La solemnidad de hoy nos invita a profundizar la comunión eclesial; fundamentada en
la profesión de la misma fe expresada en el Credo, en el hecho de compartir los
mismos libros bíblicos que nos transmiten la Palabra de Dios y en la vivencia de los
mismos sacramentos. Hoy, de una manera particular, debemos estrechar los vínculos
de comunión con la Iglesia de Roma y con su obispo que es sucesor del ministerio de
Pedro y Pablo. Como la primera comunidad cristiana hacía con san Pedro cuando
estaba en la cárcel (cf. primera lectura), también nosotros oramos insistentemente a
Dios por el Santo Padre Benedicto XVI, para que lo sostenga en su ministerio de
fortalecer en la fe a sus hermanos ( cf. Lc 22, 31) y en su tarea de purificación
evangélica tanto del conjunto de la comunidad eclesial (cf. Jn 21, 15-17) como de la
curia romana que le ayuda en su solicitud por todas las Iglesias (cf. 2Cor 11, 28).

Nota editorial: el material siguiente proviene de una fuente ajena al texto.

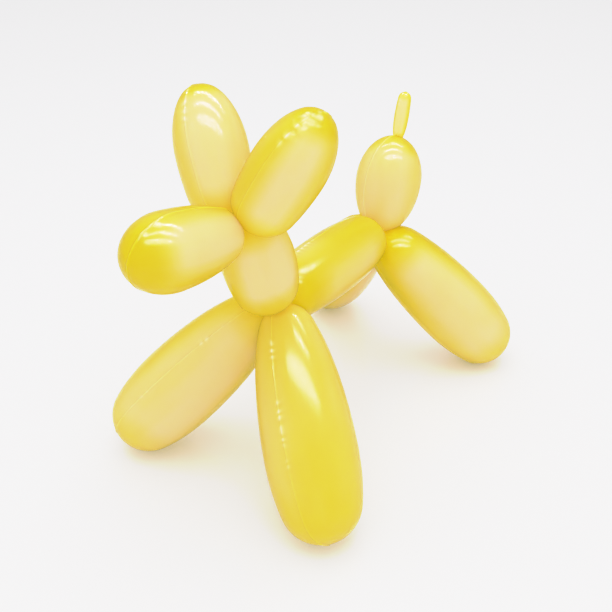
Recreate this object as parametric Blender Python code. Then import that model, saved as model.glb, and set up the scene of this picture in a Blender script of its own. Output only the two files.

Pedro y Pablo están presentes en Roma. Sus sepulcros glorifican la Santa Trinidad y
testimonian la fe en Cristo en la que arraiga la Iglesia. Hoy damos gracias sabiendo
que, en la comunión de los santos, ambos están espiritualmente presentes en todas
las Iglesias en las que resuena su palabra apostólica; también, por tanto, en medio de
nuestra asamblea.
Ahora nos disponemos a celebrar la Eucaristía; que la recepción de los Santos Dones
nos de fuerzas en la fe y nos haga, en la escuela de los dos grandes apóstoles que
hoy celebramos, "amigos de Dios" (cf. canto de entrada).